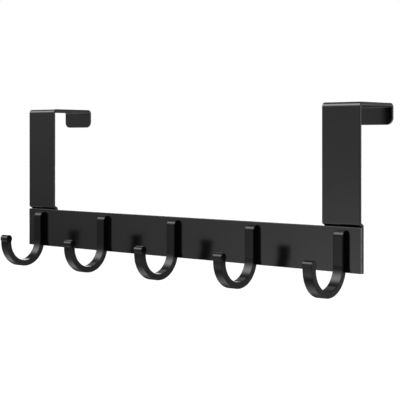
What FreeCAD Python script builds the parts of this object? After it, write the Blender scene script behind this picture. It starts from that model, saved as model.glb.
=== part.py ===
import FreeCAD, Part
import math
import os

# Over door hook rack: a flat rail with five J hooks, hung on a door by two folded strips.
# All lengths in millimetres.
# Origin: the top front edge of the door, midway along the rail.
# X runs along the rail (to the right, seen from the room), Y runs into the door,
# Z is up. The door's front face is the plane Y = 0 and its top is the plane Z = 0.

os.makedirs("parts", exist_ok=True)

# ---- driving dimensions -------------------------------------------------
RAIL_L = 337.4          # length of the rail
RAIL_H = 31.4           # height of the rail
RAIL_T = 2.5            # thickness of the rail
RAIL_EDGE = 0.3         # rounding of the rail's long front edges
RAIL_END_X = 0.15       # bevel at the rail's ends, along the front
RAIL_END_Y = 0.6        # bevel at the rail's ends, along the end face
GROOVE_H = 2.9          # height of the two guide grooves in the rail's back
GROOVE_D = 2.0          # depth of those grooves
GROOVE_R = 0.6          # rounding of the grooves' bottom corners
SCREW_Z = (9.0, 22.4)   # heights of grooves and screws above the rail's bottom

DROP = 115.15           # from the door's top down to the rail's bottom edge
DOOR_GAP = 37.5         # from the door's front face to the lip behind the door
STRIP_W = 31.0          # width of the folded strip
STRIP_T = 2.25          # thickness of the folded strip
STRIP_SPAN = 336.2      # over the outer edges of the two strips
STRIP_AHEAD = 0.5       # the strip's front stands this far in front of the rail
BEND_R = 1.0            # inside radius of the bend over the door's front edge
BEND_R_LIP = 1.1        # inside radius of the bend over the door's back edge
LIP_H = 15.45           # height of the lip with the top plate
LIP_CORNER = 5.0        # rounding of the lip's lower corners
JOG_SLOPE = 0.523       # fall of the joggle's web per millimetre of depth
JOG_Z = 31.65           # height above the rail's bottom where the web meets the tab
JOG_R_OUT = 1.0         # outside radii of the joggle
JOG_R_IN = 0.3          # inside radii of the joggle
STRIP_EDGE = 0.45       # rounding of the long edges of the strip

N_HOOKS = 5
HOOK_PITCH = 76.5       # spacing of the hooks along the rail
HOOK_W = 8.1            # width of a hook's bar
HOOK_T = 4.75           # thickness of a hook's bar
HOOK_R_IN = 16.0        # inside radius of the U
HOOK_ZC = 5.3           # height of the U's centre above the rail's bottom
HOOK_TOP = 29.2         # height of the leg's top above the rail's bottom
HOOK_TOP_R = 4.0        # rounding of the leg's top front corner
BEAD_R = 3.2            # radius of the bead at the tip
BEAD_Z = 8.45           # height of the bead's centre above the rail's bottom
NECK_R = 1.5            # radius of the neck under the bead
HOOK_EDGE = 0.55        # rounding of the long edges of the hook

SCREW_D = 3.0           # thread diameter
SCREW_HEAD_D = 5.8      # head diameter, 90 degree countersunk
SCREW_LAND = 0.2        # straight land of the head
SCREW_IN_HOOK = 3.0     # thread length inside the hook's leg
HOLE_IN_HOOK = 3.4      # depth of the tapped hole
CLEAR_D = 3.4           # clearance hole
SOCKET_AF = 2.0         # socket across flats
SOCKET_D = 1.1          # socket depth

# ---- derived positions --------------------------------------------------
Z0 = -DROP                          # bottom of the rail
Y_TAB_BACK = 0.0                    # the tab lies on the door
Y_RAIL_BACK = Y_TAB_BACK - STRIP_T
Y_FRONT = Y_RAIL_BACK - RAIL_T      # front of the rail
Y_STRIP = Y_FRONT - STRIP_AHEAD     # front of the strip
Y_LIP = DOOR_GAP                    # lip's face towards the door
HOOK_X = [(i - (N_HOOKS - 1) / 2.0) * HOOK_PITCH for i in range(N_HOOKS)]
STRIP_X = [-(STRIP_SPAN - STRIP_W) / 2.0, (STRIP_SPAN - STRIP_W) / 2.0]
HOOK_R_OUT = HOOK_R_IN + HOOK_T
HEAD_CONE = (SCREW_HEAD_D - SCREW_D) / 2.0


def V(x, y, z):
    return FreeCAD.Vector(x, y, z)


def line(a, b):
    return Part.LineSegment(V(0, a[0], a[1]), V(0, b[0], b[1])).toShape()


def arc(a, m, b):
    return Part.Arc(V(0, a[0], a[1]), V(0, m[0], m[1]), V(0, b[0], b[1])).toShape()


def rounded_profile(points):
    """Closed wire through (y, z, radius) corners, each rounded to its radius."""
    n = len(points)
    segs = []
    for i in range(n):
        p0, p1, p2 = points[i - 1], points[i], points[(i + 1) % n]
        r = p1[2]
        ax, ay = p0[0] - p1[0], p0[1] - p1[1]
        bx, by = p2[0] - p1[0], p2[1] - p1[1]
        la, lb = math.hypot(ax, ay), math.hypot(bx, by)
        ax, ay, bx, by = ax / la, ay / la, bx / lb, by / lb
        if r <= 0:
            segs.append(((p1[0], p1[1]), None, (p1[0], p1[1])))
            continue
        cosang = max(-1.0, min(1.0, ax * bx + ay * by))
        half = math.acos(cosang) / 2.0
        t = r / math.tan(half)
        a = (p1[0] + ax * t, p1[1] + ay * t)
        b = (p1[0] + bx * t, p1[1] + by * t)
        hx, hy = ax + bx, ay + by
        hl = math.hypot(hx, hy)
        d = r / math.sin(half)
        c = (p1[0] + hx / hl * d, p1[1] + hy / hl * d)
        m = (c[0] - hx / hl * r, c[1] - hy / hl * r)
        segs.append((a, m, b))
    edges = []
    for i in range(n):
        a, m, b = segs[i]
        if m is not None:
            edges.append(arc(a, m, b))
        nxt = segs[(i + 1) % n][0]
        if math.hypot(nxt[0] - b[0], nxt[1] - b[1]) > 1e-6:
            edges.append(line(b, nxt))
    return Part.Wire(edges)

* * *

*GIVEN EXERCISE*.
Give the material above again, word for word.

*OUTPUT BELOW*.
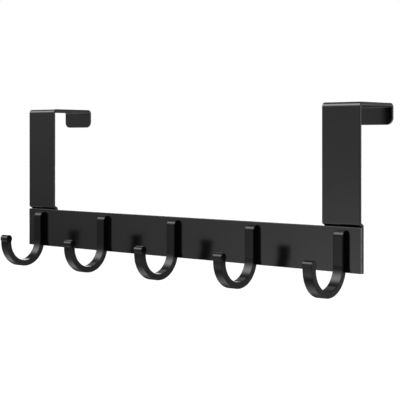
What FreeCAD Python script builds the parts of this object? After it, write the Blender scene script behind this picture. It starts from that model, saved as model.glb.
=== part.py ===
import FreeCAD, Part
import math
import os

# Over door hook rack: a flat rail with five J hooks, hung on a door by two folded strips.
# All lengths in millimetres.
# Origin: the top front edge of the door, midway along the rail.
# X runs along the rail (to the right, seen from the room), Y runs into the door,
# Z is up. The door's front face is the plane Y = 0 and its top is the plane Z = 0.

os.makedirs("parts", exist_ok=True)

# ---- driving dimensions -------------------------------------------------
RAIL_L = 337.4          # length of the rail
RAIL_H = 31.4           # height of the rail
RAIL_T = 2.5            # thickness of the rail
RAIL_EDGE = 0.3         # rounding of the rail's long front edges
RAIL_END_X = 0.15       # bevel at the rail's ends, along the front
RAIL_END_Y = 0.6        # bevel at the rail's ends, along the end face
GROOVE_H = 2.9          # height of the two guide grooves in the rail's back
GROOVE_D = 2.0          # depth of those grooves
GROOVE_R = 0.6          # rounding of the grooves' bottom corners
SCREW_Z = (9.0, 22.4)   # heights of grooves and screws above the rail's bottom

DROP = 115.15           # from the door's top down to the rail's bottom edge
DOOR_GAP = 37.5         # from the door's front face to the lip behind the door
STRIP_W = 31.0          # width of the folded strip
STRIP_T = 2.25          # thickness of the folded strip
STRIP_SPAN = 336.2      # over the outer edges of the two strips
STRIP_AHEAD = 0.5       # the strip's front stands this far in front of the rail
BEND_R = 1.0            # inside radius of the bend over the door's front edge
BEND_R_LIP = 1.1        # inside radius of the bend over the door's back edge
LIP_H = 15.45           # height of the lip with the top plate
LIP_CORNER = 5.0        # rounding of the lip's lower corners
JOG_SLOPE = 0.523       # fall of the joggle's web per millimetre of depth
JOG_Z = 31.65           # height above the rail's bottom where the web meets the tab
JOG_R_OUT = 1.0         # outside radii of the joggle
JOG_R_IN = 0.3          # inside radii of the joggle
STRIP_EDGE = 0.45       # rounding of the long edges of the strip

N_HOOKS = 5
HOOK_PITCH = 76.5       # spacing of the hooks along the rail
HOOK_W = 8.1            # width of a hook's bar
HOOK_T = 4.75           # thickness of a hook's bar
HOOK_R_IN = 16.0        # inside radius of the U
HOOK_ZC = 5.3           # height of the U's centre above the rail's bottom
HOOK_TOP = 29.2         # height of the leg's top above the rail's bottom
HOOK_TOP_R = 4.0        # rounding of the leg's top front corner
BEAD_R = 3.2            # radius of the bead at the tip
BEAD_Z = 8.45           # height of the bead's centre above the rail's bottom
NECK_R = 1.5            # radius of the neck under the bead
HOOK_EDGE = 0.55        # rounding of the long edges of the hook

SCREW_D = 3.0           # thread diameter
SCREW_HEAD_D = 5.8      # head diameter, 90 degree countersunk
SCREW_LAND = 0.2        # straight land of the head
SCREW_IN_HOOK = 3.0     # thread length inside the hook's leg
HOLE_IN_HOOK = 3.4      # depth of the tapped hole
CLEAR_D = 3.4           # clearance hole
SOCKET_AF = 2.0         # socket across flats
SOCKET_D = 1.1          # socket depth

# ---- derived positions --------------------------------------------------
Z0 = -DROP                          # bottom of the rail
Y_TAB_BACK = 0.0                    # the tab lies on the door
Y_RAIL_BACK = Y_TAB_BACK - STRIP_T
Y_FRONT = Y_RAIL_BACK - RAIL_T      # front of the rail
Y_STRIP = Y_FRONT - STRIP_AHEAD     # front of the strip
Y_LIP = DOOR_GAP                    # lip's face towards the door
HOOK_X = [(i - (N_HOOKS - 1) / 2.0) * HOOK_PITCH for i in range(N_HOOKS)]
STRIP_X = [-(STRIP_SPAN - STRIP_W) / 2.0, (STRIP_SPAN - STRIP_W) / 2.0]
HOOK_R_OUT = HOOK_R_IN + HOOK_T
HEAD_CONE = (SCREW_HEAD_D - SCREW_D) / 2.0


def V(x, y, z):
    return FreeCAD.Vector(x, y, z)


def line(a, b):
    return Part.LineSegment(V(0, a[0], a[1]), V(0, b[0], b[1])).toShape()


def arc(a, m, b):
    return Part.Arc(V(0, a[0], a[1]), V(0, m[0], m[1]), V(0, b[0], b[1])).toShape()


def rounded_profile(points):
    """Closed wire through (y, z, radius) corners, each rounded to its radius."""
    n = len(points)
    segs = []
    for i in range(n):
        p0, p1, p2 = points[i - 1], points[i], points[(i + 1) % n]
        r = p1[2]
        ax, ay = p0[0] - p1[0], p0[1] - p1[1]
        bx, by = p2[0] - p1[0], p2[1] - p1[1]
        la, lb = math.hypot(ax, ay), math.hypot(bx, by)
        ax, ay, bx, by = ax / la, ay / la, bx / lb, by / lb
        if r <= 0:
            segs.append(((p1[0], p1[1]), None, (p1[0], p1[1])))
            continue
        cosang = max(-1.0, min(1.0, ax * bx + ay * by))
        half = math.acos(cosang) / 2.0
        t = r / math.tan(half)
        a = (p1[0] + ax * t, p1[1] + ay * t)
        b = (p1[0] + bx * t, p1[1] + by * t)
        hx, hy = ax + bx, ay + by
        hl = math.hypot(hx, hy)
        d = r / math.sin(half)
        c = (p1[0] + hx / hl * d, p1[1] + hy / hl * d)
        m = (c[0] - hx / hl * r, c[1] - hy / hl * r)
        segs.append((a, m, b))
    edges = []
    for i in range(n):
        a, m, b = segs[i]
        if m is not None:
            edges.append(arc(a, m, b))
        nxt = segs[(i + 1) % n][0]
        if math.hypot(nxt[0] - b[0], nxt[1] - b[1]) > 1e-6:
            edges.append(line(b, nxt))
    return Part.Wire(edges)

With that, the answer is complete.